Her home in the 20814 ZIP code has been given an estimated restoration time of 11 p.m. Sunday, she said. Shure wrote that she’s watched with frustration as the status of her outage restoration changed from “crew assigned” to “no crew assigned” twice.
“If it were just my husband and me we'd be fine (well, maybe not quite fine), but with a 4-year-old AND this heat, it makes things much harder,” Shure wrote.
Potomac resident Brenda Serna-Johns, who said she has also been given a Sunday estimated restoration time, wrote in an e-mail to Patch that her family has been using a makeshift outhouse in the backyard.
“Being in a well that is powered only by electricity means no water, and no water means no toilets, showers or anything that we always take for granted,” Serna-Johns wrote. “Today I took my kids to the sports and health club which I'm the only member and they were nice to let us all take showers.”
A Patch reader reported that every home on Aspen Avenue in Takoma Park remained out of power, and residents there were also given an estimated restoration time of 11 p.m. Sunday.

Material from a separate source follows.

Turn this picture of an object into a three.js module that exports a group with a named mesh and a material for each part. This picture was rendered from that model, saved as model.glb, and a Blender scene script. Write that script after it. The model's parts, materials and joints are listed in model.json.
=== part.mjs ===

The later restoration times for some families are due to “the individual restoration situation, based on the amount of damage to that individual customer’s supply,” Anderson said. “While it may not be a feeder per se, it could be wires, trees, re-construction of poles, different things that have to be done for those few customers.”
Anderson encouraged families still without power to check back with Pepco, adding that restoration could come earlier than Sunday, the “latest” time power is projected to be restored.
“We’re trying to get everyone back by Sunday, absolutely,” Anderson said.
But local officials continue to push Pepco to get the job done faster, The Gazette reported this week.
“People are pissed,” Councilman Marc B. Elrich (D-At large) of Takoma Park, told The Gazette. “People don't understand why it is taking this long.”